Двадцать седьмого марта, через день после вышеупомянутых слушаний, Сенат собрался на обсуждение проекта ответа. Фуше и его друзья всё подготовили, не предупредив Камбасереса, который обычно председательствовал в Сенате. Кажется, они не предупредили и Первого консула, дабы подготовить ему приятный сюрприз. Сюрприз оказался далеко не столь же приятен Камбасересу, который с изумлением выслушал проект комиссии. Тем не менее он сохранил бесстрастный вид под многочисленными взглядами, устремленными на него, ибо все хотели знать, достаточно ли подходит всё это Первому консулу, чьим конфидентом и помощником его все считали. При чтении слышался легкий, но ясно различимый ропот в одной части Сената; тем не менее проект приняли подавляющим большинством и на следующий день должны были вручить Первому консулу.
Едва покинув заседание, Камбасерес, уязвленный тем, что его не предупредили, написал обо всём происшедшем довольно прохладное письмо Первому консулу в Мальмезон, не явившись туда лично. На следующий день Первый консул вернулся в Сенат, но перед приемом пожелал объясниться с обоими коллегами. Он казался удивленным стремительностью демарша и будто застигнутым врасплох.
«Я недостаточно размышлял, – сказал он Камбасересу, – мне нужно еще с вами посоветоваться, с вами и с другими, прежде чем я приму решение. Я скажу Сенату, что мне надо подумать. И я не хочу ни официального приема, ни обнародования этого послания. Не желаю ничего выпускать наружу, пока не приму окончательного решения».
На том и условились, и это было исполнено в тот же день.
Первый консул принял Сенат и, устно поблагодарив его членов за свидетельство преданности, объявил, что ему нужно время для размышления о предмете, представленном его вниманию, прежде чем он сможет дать публичный и окончательный ответ.

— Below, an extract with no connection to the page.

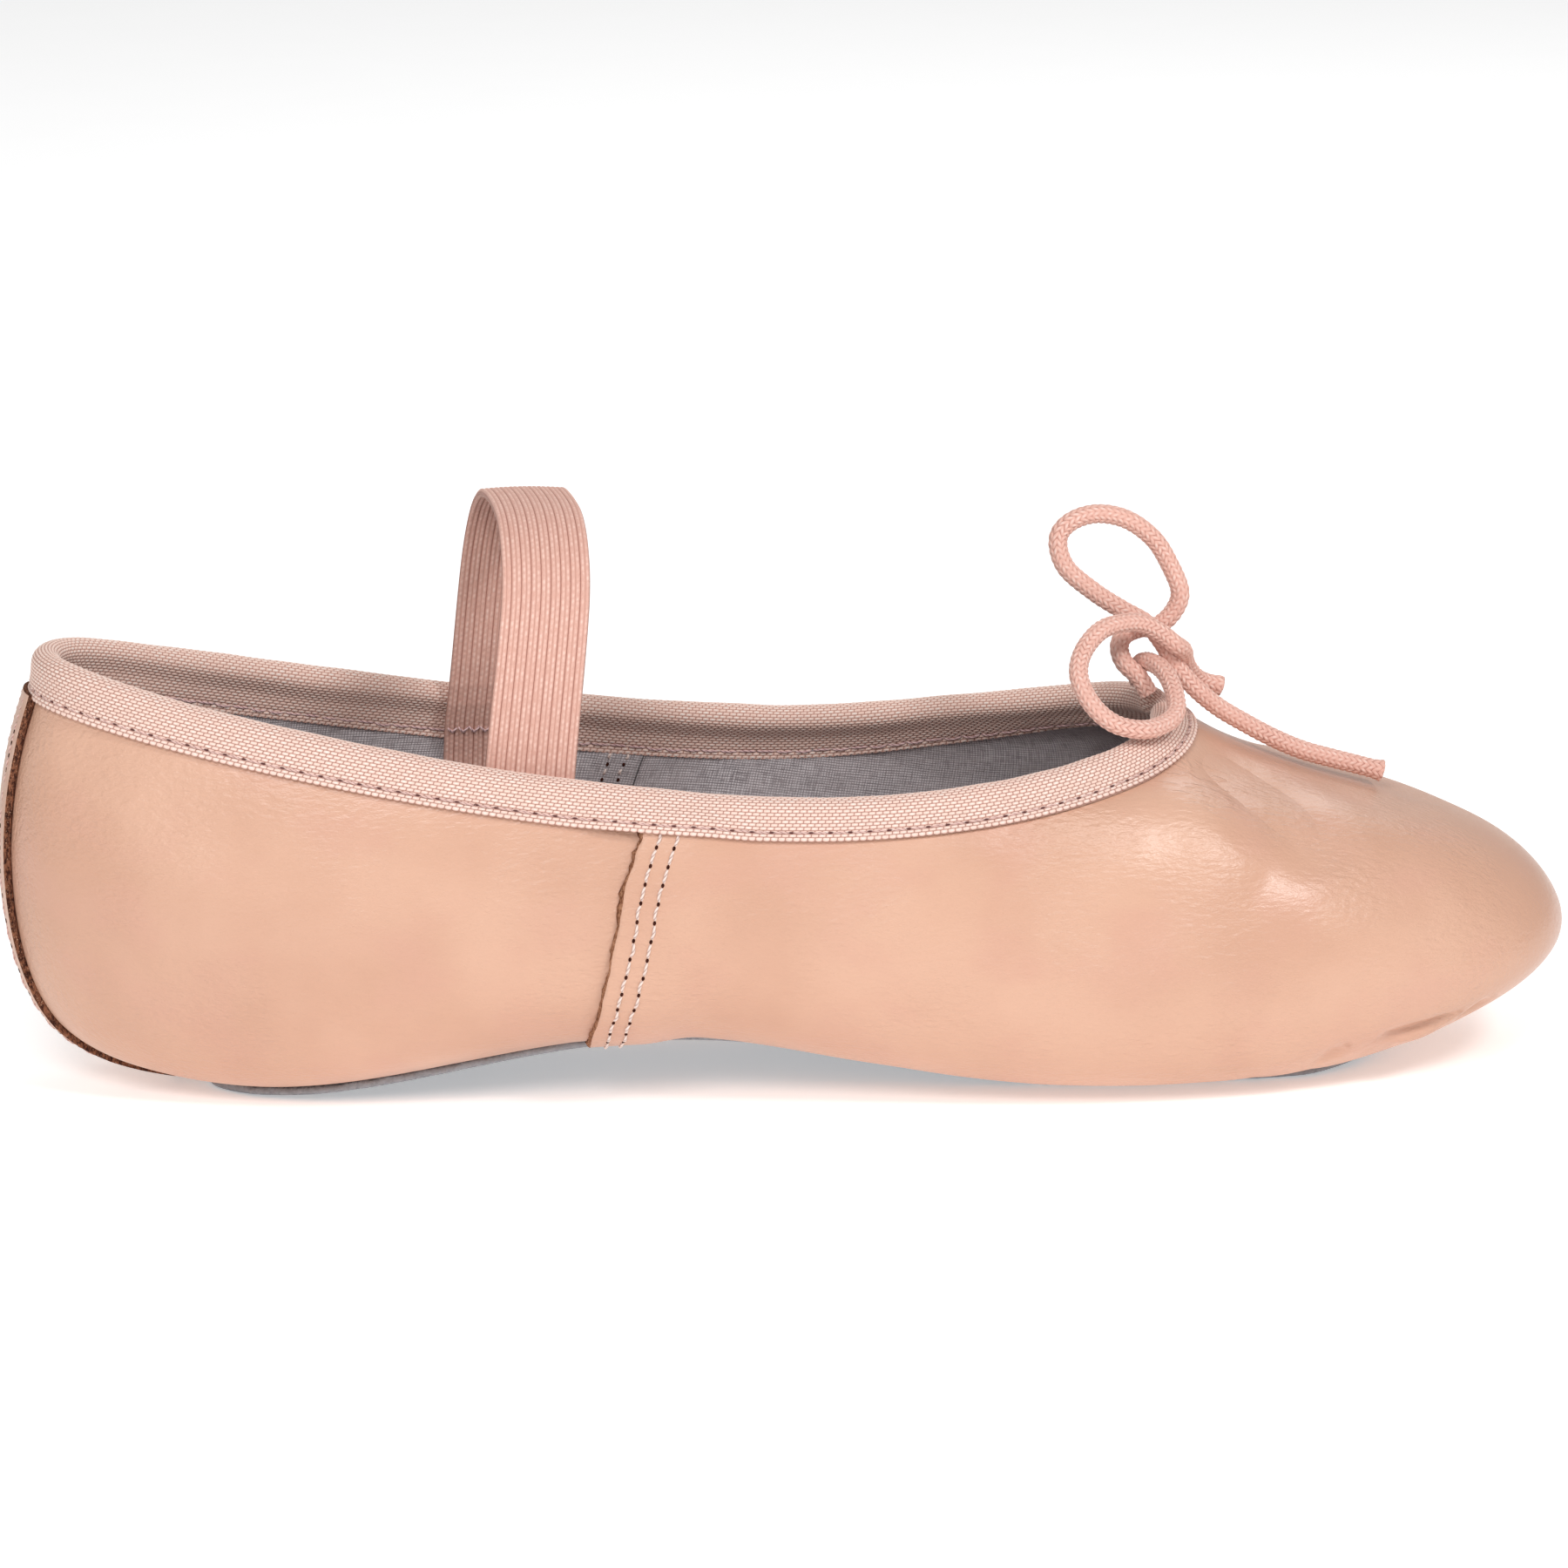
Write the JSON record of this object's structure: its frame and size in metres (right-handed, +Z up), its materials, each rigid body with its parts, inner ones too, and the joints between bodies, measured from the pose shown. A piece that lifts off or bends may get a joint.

Хоть и свидетель и молчаливый сообщник всего происходящего, Первый консул был почти опережен в своих желаниях. Нетерпение его сторонников превзошло его собственное, и, по всей видимости, он чувствовал себя неготовым. Так, он не обнародовал акт Сената, хотя соблюсти абсолютную тайну не удалось; но, за отсутствием официального демарша, всегда возможно отступить, если вдруг встретится неожиданное препятствие.
Прежде чем отрезать себе путь к отступлению, Первый консул хотел быть уверенным в армии и в Европе. В глубине души он не сомневался ни в той, ни в другой, ибо первая его любила, а вторая – боялась. Но желать, чтобы товарищи по оружию, проливавшие кровь за Францию, а не за одного человека, признали его своим государем, значило требовать от них жестокой жертвы. А ожидать от законных государей Европы, чтобы они приняли за равного солдата, который лишь несколько дней назад обагрил руки кровью Бурбонов, значило рассчитывать на особое снисхождение. Хоть и нетрудно было предвидеть ответ, продиктованный могуществом этого солдата, благоразумнее было убедиться заранее.
Первый консул написал генералу Сульту и другим генералам, которым более всего доверял, спрашивая их мнения о предлагаемых переменах. Он еще не принял решения, говорил он, думает о том лишь, как будет лучше для Франции, и хочет, прежде чем решиться, знать мнение своих полководцев. Он не сомневался в ответе, но ожидаемые заверения в преданности смогли бы по крайней мере послужить примером и воодушевить прохладные или строптивые умы.
Снисходительность Европы, хоть и вероятная, вызывала куда больше сомнений. С Великобританией шла война, значит, и думать о ней не следовало. Новые отношения с Россией позволяли вообще к ней не обращаться. Оставались Испания, Австрия, Пруссия и княжества. Испания слишком слаба, чтобы отказать ему в чем бы то ни было; но пролитая кровь Бурбона требовала подождать несколько недель, прежде чем обратиться к ней. Глубокое безразличие Австрии ко всему, что не задевало ее интересов, не стало неожиданностью. Но в деле этикета она была капризна, придирчива и ревностна, ибо представляла один из старейших и именитых дворов. Не так просто заставить главу Священной Римской империи пополнить список государей еще одним императором – ибо предпочтение было отдано именно этому титулу, звучавшему величественнее и воинственнее королевского.